Like those monks from long ago, Buddhists are beginning to ask themselves, “What do I about this?”
Decisions on the Path
Some people respond by pulling inside their practice as a refuge saying, “I don’t think Buddhism should be political” or “I’m on a spiritual journey focusing on awakening, I am not interested in social justice issues” or “I don’t bother with these things. We know suffering exists and words like ‘freedom’ ‘law’ and ‘property’ are just concepts.”
Others are ready to strap on a helmet, put some prayer beads on their leaf blower and get on the front line, citing Engaged Buddhism as a source of inspiration.
Don’t get lost in the dualism of “right or wrong responses.” What is important isn’t what you chose to do as much as why you chose to do it. Take a conscious action, whether to avoid or engage, based on what you understand dharma to be and what you feel is your best choice. This is what meditation, study and practice are supposed to do for us—help us find and follow our path.
Thich Nhat Hahn faced the same question we are facing. Should he continue to stay in monastic prayer or should he get out on the battle lines and be involved? His answer was to do both. He continued with his practice but took food and help to suffering people, stood with them and worked on their behalf.
For me, the decision to be as engaged as I can (I’m a long way from Portland but I have been praying, learning, encouraging, donating, and writing to my own politicians) came from three points that I have seen as a guiding understanding of compassion.
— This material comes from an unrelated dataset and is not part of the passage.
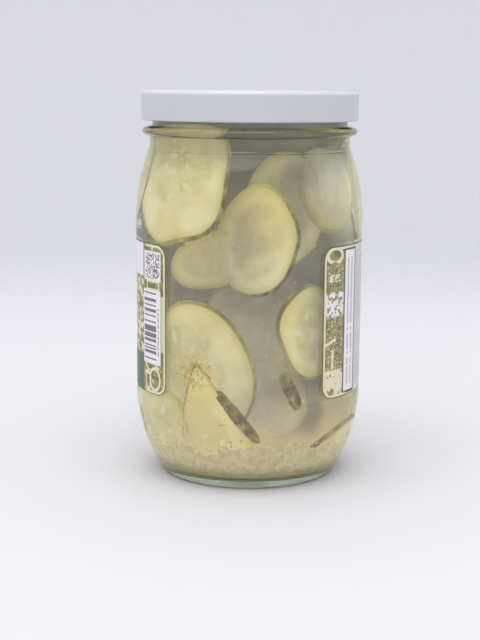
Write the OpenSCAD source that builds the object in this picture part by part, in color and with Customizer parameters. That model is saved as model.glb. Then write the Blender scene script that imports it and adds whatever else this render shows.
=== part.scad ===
// Quart pickle jar: a clear glass jar with a twist-off steel lid, a wrap-around
// label whose two ends leave a bare window at the front, and its brine and
// pickles as one solid. Millimetres, +Z up, the front at -Y, and the origin on
// the table under the middle of the jar.

/* [Glass body] */
// Outside diameter of the body
body_d = 96; // [92:1:120]
// Height of the glass, from the table to the rim
glass_h = 160.6; // [130:0.1:200]
// Wall of the body
wall = 2.4; // [1.6:0.1:3.2]
// Height at which the heel ends and the sides run straight
heel_h = 36; // [24:1:44]
// Height of the shoulder, from the straight sides to the straight neck
shoulder_h = 32; // [24:1:40]
// Radius of the hollow curve where the shoulder meets the neck
neck_fillet = 8; // [4:1:12]

/* [Base] */
// Diameter over the ring that the jar stands on
base_d = 70; // [60:1:76]
// Width of that ring
bearing_w = 2.4; // [1.5:0.1:4]
// Radius of the corner between that ring and the heel
corner_r = 3.5; // [2:0.1:5]
// Rise of the base in the middle
push_up = 2.5; // [1:0.1:4]
// Glass under the contents, at the ring
floor_t = 4.2; // [3:0.1:6]
// Radius of the inside corner, between floor and wall
inner_corner_r = 9; // [5:0.5:12]

/* [Neck and finish] */
// Outside diameter of the finish, at the root of its threads
finish_d = 82; // [66:0.5:82]
// Wall of the finish
finish_wall = 2.7; // [2:0.1:3.4]
// Distance from the rim down to the middle of the bead
finish_h = 15.7; // [14.5:0.1:20]
// Radius of the rim's two edges
rim_r = 0.9; // [0.4:0.1:1]
// How far the neck under the bead stands out from the finish
neck_step = 1; // [0.4:0.1:2]
// Distance from the middle of the bead down to the end of the straight neck
neck_h = 4.9; // [4:0.1:8]
// How far the bead stands out from the finish
bead_out = 4.2; // [3:0.1:5]
// Height of the bead
bead_h = 4.4; // [3:0.1:5]

/* [Threads and lugs] */
// Number of thread bars on the glass, and of lugs on the lid
bars = 6; // [3:1:8]
// How far a thread bar stands out from the finish
bar_out = 2.3; // [1.6:0.1:2.6]
// Height of a thread bar
bar_h = 2.2; // [1.6:0.1:2.6]
// Angle that a thread bar spans
bar_angle = 34; // [20:1:40]
// Height of a lug
lug_h = 1.3; // [1:0.1:1.6]
// Angle that a lug spans
lug_angle = 9; // [5:1:14]
// How far a lug reaches under a thread bar
lug_hook = 1.1; // [0.6:0.1:1.6]
// Gap between a lug and the thread bar over it
lug_gap = 0.2; // [0.1:0.05:0.5]

/* [Lid] */
// Height of the lid
lid_h = 12.7; // [11:0.1:13.5]
// Thickness of the lid's sheet
lid_t = 0.45; // [0.3:0.05:0.8]
// Gap between the thread bars and the lid's skirt
lid_gap = 1.65; // [1:0.05:2.5]
// Radius of the lid's upper edge
lid_edge_r = 2; // [1:0.1:3]
// Radius of the rolled hem at the foot of the skirt
hem_r = 0.85; // [0.6:0.05:1]
// Depth of the sunk panel in the lid's top
panel_sink = 0.8; // [0.3:0.1:1.2]
// Width of the slope around the sunk panel
panel_slope = 1; // [0.5:0.1:2]
// Distance from the mouth's edge in to the sunk panel's slope
panel_in = 2; // [1:0.1:4]
// Thickness of the sealing ring in the lid
seal_t = 0.95; // [0.6:0.05:1.6]
// How far the sealing ring reaches past the rim, on either side
seal_over = 0.8; // [0.3:0.1:1]

/* [Label] */
// Thickness of the label
label_t = 0.2; // [0.1:0.05:0.4]
// How far the label lies below the body's surface
label_sunk = 0.15; // [0.05:0.05:0.4]
// Plain band of glass between the heel and the label's panel
band_low = 0.6; // [0.5:0.1:6]
// Plain band of glass between the label's panel and the shoulder
band_high = 7; // [1:0.1:12]
// Height of the slope at either end of the label's panel
panel_step = 0.4; // [0.2:0.1:1]
// Bare glass left in the panel above and under the label
label_margin = 0.6; // [0.2:0.1:2]
// Radius of the label's corners
label_corner = 5.5; // [2:0.5:8]
// Angle from the front round to the label's end at -X
window_left = 44.5; // [20:0.5:70]
// Angle from the front round to the label's end at +X
window_right = 39; // [20:0.5:70]

/* [Contents] */
// Distance from the rim down to the brine
headspace = 10; // [6:0.5:30]
// Gap between the contents and the glass
fill_gap = 0.05; // [0.02:0.01:0.2]

/* [Hidden] */

$fn = 96;
arc_steps = 18;
small_arc_steps = 8;

body_r = body_d / 2;
inner_r = body_r - wall;
base_r = base_d / 2;
finish_r = finish_d / 2;
mouth_r = finish_r - finish_wall;
neck_r = finish_r + neck_step;

bead_z = glass_h - finish_h;
neck_z = bead_z - neck_h;
shoulder_z = neck_z - shoulder_h;

label_panel_r = body_r - label_t - label_sunk;
label_panel_low = heel_h + band_low;
label_panel_high = shoulder_z - band_high;
label_low = label_panel_low + panel_step + label_margin;
label_high = label_panel_high - panel_step - label_margin;

lid_r = finish_r + bar_out + lid_gap + lid_t;
lid_top = glass_h + seal_t + lid_t;
lid_low = lid_top - lid_h;
lug_top = lid_low + lug_h;
bar_low = lug_top + lug_gap;
fill_z = glass_h - headspace;

// Points along an arc round [x, z], from angle a to angle b.
function arc(x, z, r, a, b, steps = arc_steps) =
    [for (i = [0 : steps]) let (t = a + (b - a) * i / steps) [x + r * cos(t), z + r * sin(t)]];

// Radius of the arc that leaves a wall upright and touches, from outside, a
// corner circle of radius c that lies u in from the wall and v below.
function heel_radius(u, v, c) = (u * u + v * v - c * c) / (2 * (u - c));

// Radius of the arc with the given rise over the given half width.
function dome_radius(half, rise) = (half * half + rise * rise) / (2 * rise);

// Sum of the radii of the two arcs, one swelling and one hollow, that carry a
// wall in by d over a height h and leave it upright at both ends.
function ogee_sum(d, h) = (d * d + h * h) / (2 * d);

// The ogee of a shoulder from radius r_low at z_low in to r_high, with a
// hollow curve of radius f at its upper end.
function shoulder_arcs(r_low, r_high, z_low, h, f) =
    let (sum = ogee_sum(r_low - r_high, h), turn = asin(h / sum))
    concat(
        arc(r_low - sum + f, z_low, sum - f, 0, turn),
        arc(r_high + f, z_low + h, f, 180 + turn, 180, small_arc_steps));

heel_arc_r = heel_radius(body_r - base_r, heel_h - corner_r, corner_r);
heel_x = body_r - heel_arc_r;
heel_turn = atan((heel_h - corner_r) / (base_r - heel_x));

// The outline of the hollow in the glass, grown outwards by g, from the middle
// of the floor up to where the neck runs straight.
function hollow(g) =
    let (
        r_heel = heel_arc_r - wall + g,
        r_corner = inner_corner_r + g,
        z_corner = floor_t + inner_corner_r,
        x_corner = heel_x + sqrt(pow(r_heel - r_corner, 2) - pow(heel_h - z_corner, 2)),
        turn = atan((heel_h - z_corner) / (x_corner - heel_x)),
        dome = dome_radius(x_corner, push_up),
        dome_turn = asin(x_corner / dome))
    concat(
        arc(0, floor_t - g + push_up - dome, dome, 90, 90 - dome_turn, small_arc_steps),
        arc(x_corner, z_corner, r_corner, -90, -turn, small_arc_steps),
        arc(heel_x, heel_h, r_heel, -turn, 0),
        shoulder_arcs(inner_r + g, mouth_r + g, shoulder_z, shoulder_h, neck_fillet));

// The outline of the outside of the glass, from the push-up to the rim.
function outside() =
    let (
        ring_r = base_r - bearing_w,
        dome = dome_radius(ring_r, push_up),
        dome_turn = asin(ring_r / dome))
    concat(
        arc(0, push_up - dome, dome, 90, 90 - dome_turn, small_arc_steps),
        arc(base_r, corner_r, corner_r, -90, -heel_turn, small_arc_steps),
        arc(heel_x, heel_h, heel_arc_r, -heel_turn, 0),
        [
            [body_r, label_panel_low],
            [label_panel_r, label_panel_low + panel_step],
            [label_panel_r, label_panel_high - panel_step],
            [body_r, label_panel_high]],
        shoulder_arcs(body_r, neck_r, shoulder_z, shoulder_h, neck_fillet),
        [[neck_r, bead_z], [finish_r, bead_z]],
        arc(finish_r - rim_r, glass_h - rim_r, rim_r, 0, 90, small_arc_steps),
        [[0, glass_h]]);

// The bead is half of an ellipse, rooted in the middle of the finish's wall.
module bead_section() {
    root_r = finish_r - finish_wall / 2;
    polygon(concat(
        [[root_r, bead_z - bead_h / 2]],
        [for (i = [-small_arc_steps : small_arc_steps]) let (t = 90 * i / small_arc_steps)
            [finish_r + bead_out * cos(t), bead_z + bead_h / 2 * sin(t)]],
        [[root_r, bead_z + bead_h / 2]]));
}

// The hollow in the glass, out through the rounded mouth.
module hollow_section() {
    over = 1;
    polygon(concat(
        hollow(0),
        arc(mouth_r + rim_r, glass_h - rim_r, rim_r, 180, 90, small_arc_steps),
        [[mouth_r + rim_r, glass_h + over], [0, glass_h + over]]));
}

module jar() {
    color([0.84, 0.88, 0.86, 0.35])
    union() {
        rotate_extrude()
        difference() {
            union() {
                polygon(outside());
                bead_section();
            }
            hollow_section();
        }
        for (i = [0 : bars - 1]) rotate(i * 360 / bars) thread_bar();
    }
}

// One thread bar, with its middle over +X. It bites a little into the finish.
module thread_bar() {
    bite = finish_wall / 3;
    rotate(-bar_angle / 2)
    rotate_extrude(angle = bar_angle)
    polygon([
        [finish_r - bite, bar_low],
        [finish_r + bar_out, bar_low],
        [finish_r + bar_out, bar_low + bar_h / 2],
        [finish_r - bite, bar_low + bar_h]]);
}

// Half of the lid's section: a sunk panel, a raised ring and a plain skirt.
module lid_section() {
    slope_out = mouth_r - panel_in;
    slope_in = slope_out - panel_slope;
    top = lid_top;
    polygon(concat(
        [
            [0, top - panel_sink],
            [slope_in, top - panel_sink],
            [slope_out, top]],
        arc(lid_r - lid_edge_r, top - lid_edge_r, lid_edge_r, 90, 0, small_arc_steps),
        [
            [lid_r, lid_low + hem_r],
            [lid_r - lid_t, lid_low + hem_r]],
        arc(lid_r - lid_edge_r, top - lid_edge_r, lid_edge_r - lid_t, 0, 90, small_arc_steps),
        [
            [slope_out, top - lid_t],
            [slope_in, top - panel_sink - lid_t],
            [0, top - panel_sink - lid_t]]));
    translate([lid_r - hem_r, lid_low + hem_r]) circle(hem_r, $fn = 32);
}

module lid() {
    color([0.90, 0.91, 0.93])
    union() {
        rotate_extrude() lid_section();
        for (i = [0 : bars - 1]) rotate(i * 360 / bars) lug();
    }
}

// One lug, with its middle over +X, that reaches in from the hem.
module lug() {
    lug_in = finish_r + bar_out - lug_hook;
    rotate(-lug_angle / 2)
    rotate_extrude(angle = lug_angle)
    translate([lug_in, lug_top - lug_h / 2])
    square([lid_r - hem_r - lug_in, lug_h / 2]);
}

module seal() {
    color([0.80, 0.80, 0.78])
    rotate_extrude()
    translate([mouth_r - seal_over, glass_h])
    square([finish_wall + 2 * seal_over, seal_t]);
}

// What is cut off a corner of the label that points to -X and down, with the
// corner on the Z axis, where the label faces -Y. The round runs a little past
// the label's edges, so that it crosses them.
module corner_cut() {
    over = 1;
    past = 0.05;
    middle = label_corner - past;
    difference() {
        translate([-over, -body_r, -over])
        cube([middle + over, body_r, middle + over]);
        translate([middle, 0, middle])
        rotate([90, 0, 0])
        cylinder(h = body_r, r = label_corner);
    }
}

// Both corners cut off the end of the label that points to -X.
module end_cut() {
    translate([0, 0, label_low]) corner_cut();
    translate([0, 0, label_high]) mirror([0, 0, 1]) corner_cut();
}

module label() {
    span = 360 - window_left - window_right;
    color([0.83, 0.82, 0.70])
    difference() {
        rotate(window_right - 90)
        rotate_extrude(angle = span)
        translate([label_panel_r, label_low])
        square([label_t, label_high - label_low]);
        rotate(window_right) end_cut();
        rotate(-window_left) mirror([1, 0, 0]) end_cut();
    }
}

module contents() {
    color([0.72, 0.70, 0.52])
    rotate_extrude()
    polygon(concat(hollow(-fill_gap), [[mouth_r - fill_gap, fill_z], [0, fill_z]]));
}

jar();
lid();
seal();
label();
contents();
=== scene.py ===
"""A quart jar of pickle slices: clear glass, a white twist-off lid and a wrap-around label.

Lengths are in millimetres until a mesh is made, heights are over the table, and an azimuth is
measured from the front of the jar (-Y) towards its right side (+X).
"""

import logging
import math
from collections.abc import Mapping, Sequence
from dataclasses import dataclass
from enum import Enum
from typing import Any, Union

import bpy
import numpy as np
from mathutils import Matrix, Vector


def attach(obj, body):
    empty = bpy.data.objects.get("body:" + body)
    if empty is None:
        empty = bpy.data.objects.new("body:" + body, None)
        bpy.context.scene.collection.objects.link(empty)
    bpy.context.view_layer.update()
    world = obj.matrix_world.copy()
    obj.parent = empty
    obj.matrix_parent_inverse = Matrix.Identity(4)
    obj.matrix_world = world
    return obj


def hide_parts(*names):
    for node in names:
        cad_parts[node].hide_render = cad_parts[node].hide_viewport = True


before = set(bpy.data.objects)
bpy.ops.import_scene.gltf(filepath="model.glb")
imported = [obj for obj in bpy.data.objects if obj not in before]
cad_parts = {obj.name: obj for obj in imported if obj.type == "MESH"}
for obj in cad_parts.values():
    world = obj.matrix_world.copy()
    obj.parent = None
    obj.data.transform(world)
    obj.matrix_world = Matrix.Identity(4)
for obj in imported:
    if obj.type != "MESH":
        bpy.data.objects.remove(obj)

Grid = np.ndarray
Colour = tuple[float, float, float, float]
MM = 0.001
BODY = "root"
log = logging.getLogger("pickle_jar")


class Slot(Enum):
    """Names for the jar's material slots."""

    GLASS = "clear_glass"
    LID = "white_lid"
    SEAL = "sealing_ring"
    LABEL = "label_film"
    CONTENTS = "brine_and_pickles"


def tone(red: int, green: int, blue: int) -> Colour:
    """A colour mixed from display values, made linear light.

    Args:
        red: display value from 0 to 255.
        green: the same for green.
        blue: the same for blue.

    Returns:
        The linear colour, opaque.
    """
    shares = np.array([red, green, blue]) / 255.0
    linear = np.where(shares <= 0.04045, shares / 12.92, ((shares + 0.055) / 1.055) ** 2.4)
    return (float(linear[0]), float(linear[1]), float(linear[2]), 1.0)


# ---------------------------------------------------------------- outlines


def arc(x: float, z: float, r: float, start: float, end: float) -> Grid:
    """Points (x + r cos t, z + r sin t) along a part of a circle, at most 2 degrees apart.

    Args:
        x: radius of the circle's middle from the jar's axis.
        z: height of the circle's middle.
        r: the circle's own radius.
        start: the first t, in degrees from straight out.
        end: the last t.

    Returns:
        The points (radius, height).
    """
    steps = max(6, math.ceil(abs(end - start) / 2))
    turn = np.radians(np.linspace(start, end, steps + 1))
    return np.stack([x + r * np.cos(turn), z + r * np.sin(turn)], axis=1)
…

- Compassion is fierce. Make no mistake about compassion. It’s not a toothless old pet that just purrs and encourages everyone to be nice and care for the wounds after the fact. Compassion is the wish that others do not suffer. It’s a sweet wish, but also a fierce one. Compassion is a fuel that feeds the engine of our practice, and the power of our mindsets. Compassion faces reality and doesn’t turn away.
- Compassion is political. The world politics comes from the Greek root “politēs” which means “people of a city.” Politics is the gathering and organization of people. Where there are people, there is compassion. When you pray “May all beings be happy/healthy/well/at peace…” you are being political. Can you pray all beings well without engaging in the reality of our health care system? Can you wish all beings be happy if they are not treated with equality and respect where they live? The divide in the country didn’t happen because of bad politics. It happened because we starting thinking of politics as bad.
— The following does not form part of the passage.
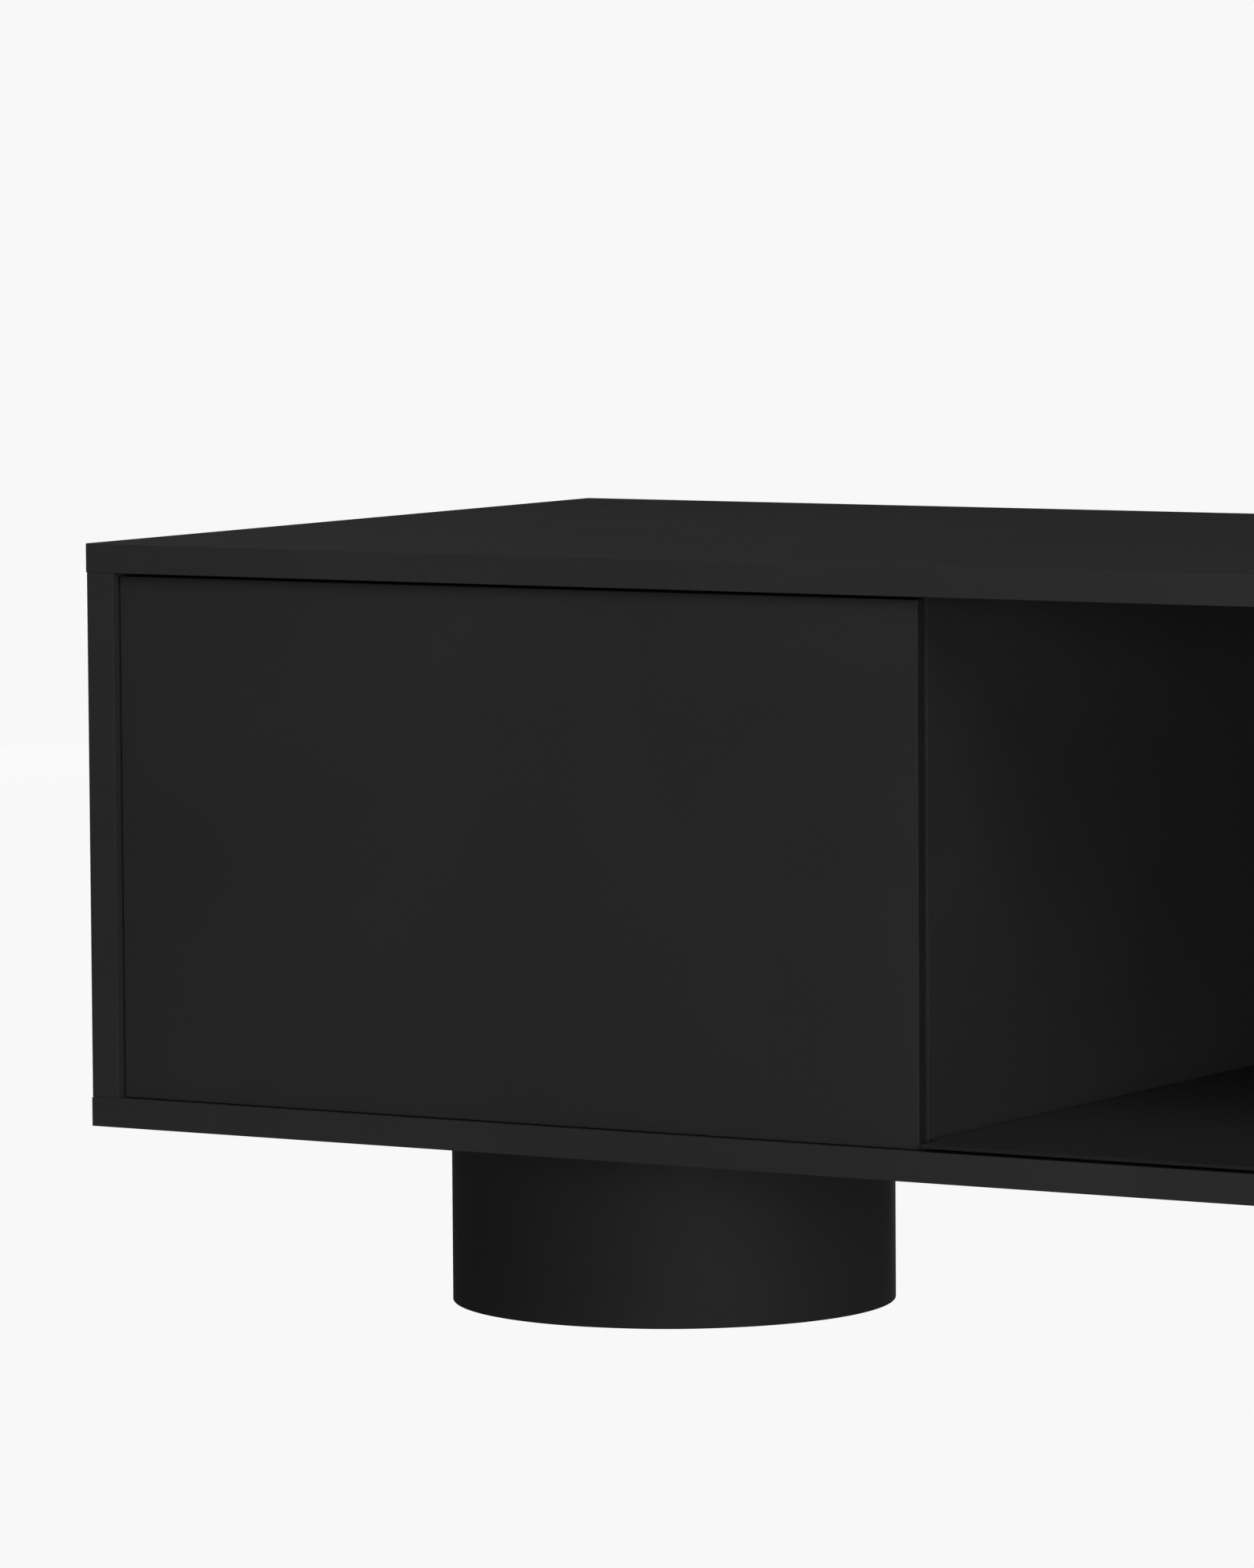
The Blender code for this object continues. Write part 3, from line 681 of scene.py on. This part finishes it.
def make_camera():
    data = bpy.data.cameras.new("camera")
    data.lens = CAMERA_LENS
    data.sensor_width = CAMERA_SENSOR
    data.sensor_fit = "AUTO"
    data.clip_start = CAMERA_NEAR
    data.clip_end = CAMERA_FAR
    camera = bpy.data.objects.new("camera", data)
    turn = Matrix.Rotation(math.radians(CAMERA_TURN), 4, "Z")
    tilt = Matrix.Rotation(math.radians(90.0 - CAMERA_DOWN), 4, "X")
    roll = Matrix.Rotation(math.radians(CAMERA_ROLL), 4, "Z")
    camera.matrix_world = Matrix.Translation(CAMERA_PLACE) @ turn @ tilt @ roll
    SCENE.collection.objects.link(camera)
    SCENE.camera = camera


def make_lights():
    """Area lights that the camera doesn't see."""
    for name, azimuth, elevation, distance, width, height, watts in LIGHTS:
        data = bpy.data.lights.new(name, "AREA")
        data.shape = "RECTANGLE"
        data.size = width
        data.size_y = height
        data.energy = watts
        light = bpy.data.objects.new(name, data)
        around, up = math.radians(azimuth), math.radians(elevation)
        flat = math.cos(up)
        back = Vector((math.sin(around) * flat, -math.cos(around) * flat, math.sin(up)))
        light.location = LIGHT_TARGET + back * distance
        light.rotation_euler = (-back).to_track_quat("-Z", "Y").to_euler()
        light.visible_camera = False
        SCENE.collection.objects.link(light)


def make_floor():
    """A pale floor as bright as the backdrop, on which shadows hardly show. It throws light back."""
    mesh = bpy.data.meshes.new("floor")
    half = FLOOR_SIZE / 2
    corners = [(-half, -half, 0.0), (half, -half, 0.0), (half, half, 0.0), (-half, half, 0.0)]
    mesh.from_pydata(corners, [], [(0, 1, 2, 3)])
    material, tree, shader = new_material(
        "floor_paint",
        Base_Color=(FLOOR_ALBEDO, FLOOR_ALBEDO, FLOOR_ALBEDO, 1.0),
        Roughness=1.0,
        Specular_IOR_Level=0.0,
        Emission_Color=(1.0, 1.0, 1.0, 1.0),
    )
    is_camera = node(tree, "ShaderNodeLightPath").outputs["Is Camera Ray"]
    glow = spread(tree, is_camera, 0.0, 1.0, FLOOR_BOUNCE, FLOOR_GLOW)
    wire(tree, shader, Emission_Strength=glow)
    mesh.materials.append(material)
    floor = bpy.data.objects.new("floor", mesh)
    SCENE.collection.objects.link(floor)


def make_world():
    """A plain pale backdrop that gives only a little light."""
    world = bpy.data.worlds.new("studio")
    SCENE.world = world
    world.use_nodes = True
    tree = world.node_tree
    tree.nodes.clear()
    white = (1.0, 1.0, 1.0, 1.0)
    seen = node(tree, "ShaderNodeBackground", {"Color": (BACKDROP, BACKDROP, BACKDROP, 1.0)})
    fill = node(tree, "ShaderNodeBackground", {"Color": white, "Strength": WORLD_LIGHT})
    is_camera = node(tree, "ShaderNodeLightPath").outputs["Is Camera Ray"]
    choice = {0: is_camera, 1: fill.outputs[0], 2: seen.outputs[0]}
    mixed = node(tree, "ShaderNodeMixShader", choice)
    node(tree, "ShaderNodeOutputWorld", {"Surface": mixed.outputs[0]})


SCENE.view_settings.view_transform = "Standard"
make_camera()
make_world()
make_floor()
make_lights()
finish_cad_nodes()
make_feet()
make_joint_beads()
make_carcass_screws()
make_runner_parts()
make_drawer_screws()
make_bumpers()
- Compassion is active. Compassion isn’t a trophy you get after a long day of being nice to people. It’s an inspiration that starts with Bodhichitta (altruistic intent) and doesn’t stop until it fuels engagement. A compassion that has nothing to do is a caged bird.
In Buddhism we blend the understanding of our inherent “emptiness” with the realization of interdependence. We are all connected to one another. Whatever you choose to see or not see, to think, to do or to let go isn’t a question of doing the right or wrong thing. It’s a question of how you understand and engage your path, knowing it crosses the paths of everyone else, with your eyes and your heart open.
Whatever you decide about the path of your thoughts, your prayers, and your practice—may you, the soldiers, the moms, the dads, the vets, and the politēs—the people of the city—be well and find equality, peace, and justice.